Second is O2's announcement of location-based personalised SMS ads. And third is today's announcement of Rummble launching for Windows Mobile. Yes, a plug. Although in fairness, some of those other choices from her fellow panellists were campaigns their companies had worked on.
No overall theme though, which surprises moderator Paul Berney from the Mobile Marketing Association. He starts with McDonald's talk about integration.
"Mobile doesn't work unless it's being promoted through other channels basically," he says. "What I'm interested in is giving people the choice to interact with brands in the way they want to do that." Posters, TV ads, Facebook or mobile. "A proper integrated campaign will use mobile probably as a hub for all the different interactions," he says.
Over to Waechter, whose three heroes all looked at 'the customer journey and the touchpoints'. How? He talks about Lufthansa, and the way it uses mobile along the whole list of ways they interact with customers - from booking tickets to feedback once their flight is over.
Nimeh now, who says that "if 2009 has taught us anything, you have to be able to prove some form of value back to the organisation" when running a marketing campaign.
And now Hoffman. What links the three things she mentioned? "The number one thing is user choice and user control," she says. She liked the O2 announcement because there were no carrots attached - it wasn't 'sign up and get free stuff so we can bombard you'. The value in signing up was the content itself.
So what will work in the next 6-9 months?
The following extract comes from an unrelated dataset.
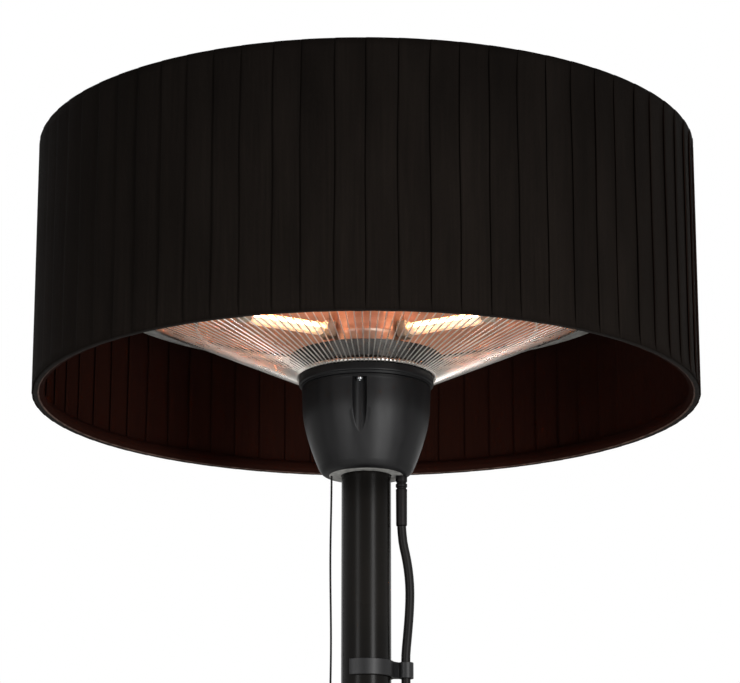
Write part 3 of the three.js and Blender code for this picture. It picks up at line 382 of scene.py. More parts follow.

Nimeh promises "unbelievable experiences", citing the Wikitude augmented reality browser as one example. "It's a small step in what will be a very rich experience in much more location-aware stuff. Foursquare is the same."
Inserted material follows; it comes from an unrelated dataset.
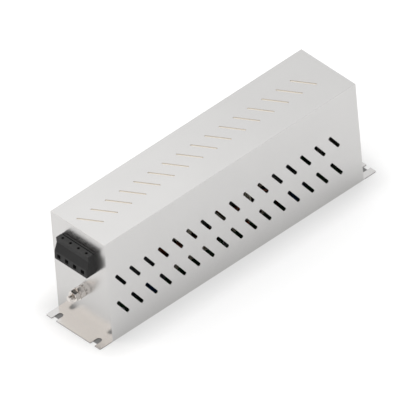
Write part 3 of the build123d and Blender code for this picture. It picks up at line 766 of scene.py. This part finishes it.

McDonald next: More personalisation and more context. And Hoffman agrees with Nimeh on location-awareness being important - including much more basic offers. "Twitter has got people saying 'gosh, plain text can be very effective, and if you can layer that with location..."
Questions from the audience: someone mentions Pepsi's QR code - will they take off in the UK, or be surpassed by NFC or something else? McDonald says he understands the response was very very low ("point zero zero zero zero one percent"). "Why not text Pepsi to a shortcode and get a much better response? It's about technology rather than the real world."
Another question: how do we define a successful mobile campaign? How do you measure it?
"Money" says chair Paul Berney, from the MMA. And that's about it.